À terme la technique hybride GreenLep pourrait concilier les avantages des deux techniques. Encore en phase de test, elle exploite la longueur d’onde du laser Greenlight 532 nm qui permet à la fois d’énucléer et de vaporiser l’adénome.
Embolisation ou non ?
Pour des prostates plus petites, l’embolisation des artères prostatiques pourrait venir concurrencer la résection transurétrale. L’idée est d’ischémier la glande prostatique afin de réduire son volume et d’améliorer les troubles mictionnels.
Des études randomisées prospectives comparant embolisation sélective des artères prostatiques vs résection transurétrale ont établi une efficacité comparable sur les troubles mictionnels. Doit-on pour autant y voir la fin de la chirurgie ? « Absolument pas, réfute le Pr Alexandre de la Taille (hôpital Henri-Mondor, Créteil), Car si l’embolisation est prometteuse, nous ne pouvons, en l’état des connaissances, déterminer des indications préférentielles et le profil des patients éligibles ». De plus, à l’inverse, la dilatation des artères pudendales a permis une amélioration des troubles mictionnels via l’augmentation du flux sanguin. Alors faut-il emboliser ou, au contraire, revasculariser les artères à visée prostatique ? La question reste ouverte.
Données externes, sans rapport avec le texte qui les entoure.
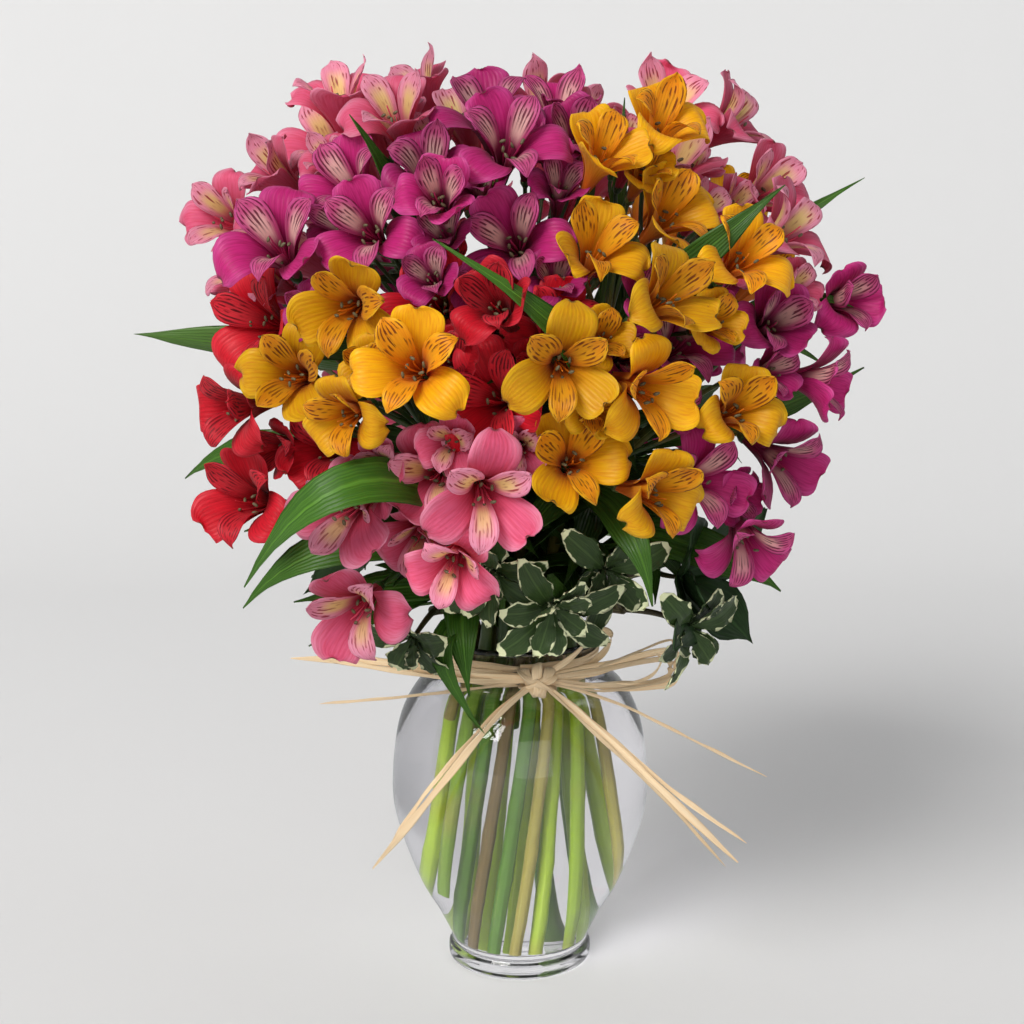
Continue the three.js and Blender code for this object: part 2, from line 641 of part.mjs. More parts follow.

Clap de fin pour la toxine botulique dans l’HBP
Concernant l’intérêt de la toxine botulique en revanche les jeux semblent faits. Dans les années 2010, de petites séries rétrospectives ou études randomisées avaient laissé espérer que ces techniques puissent constituer une alternative au traitement médicamenteux chez certains patients. Le PHRC national Protox (étude randomisée en ouvert, Botox 200 UI transrectal vs traitement médical optimal) vient de porter le coup de grâce à ces espoirs. Certes l’hypothèse de non-infériorité est validée, l’action du Botox est cliniquement significative avec une réduction de l’IPSS de 4,8 points à 4 mois et 14 fois moins d’effets indésirables sexuels (DE, éjaculation rétrograde). À 12 mois, 50 % des patients n’ont pas été opérés ou n’ont pas repris de traitement médical.
Néanmoins, 34 % des patients ont eu des complications aiguës liées à l’injection (hémospermie, hématurie, rectorragie…) et 8 % des prostatites. « Par ailleurs, cette étude n’ayant pas inclus de groupe placebo, elle n’apporte pas de preuve d’efficacité de la molécule elle-même et l’on peut se demander si l’efficacité constatée n’est pas à mettre sur le compte d’un effet placebo important », estime l’investigateur principal, le Pr Grégoire Robert (service d’urologie, CHU de Bordeaux). Le laboratoire a d’ailleurs jeté l’éponge et abandonne le développement clinique dans cette indication.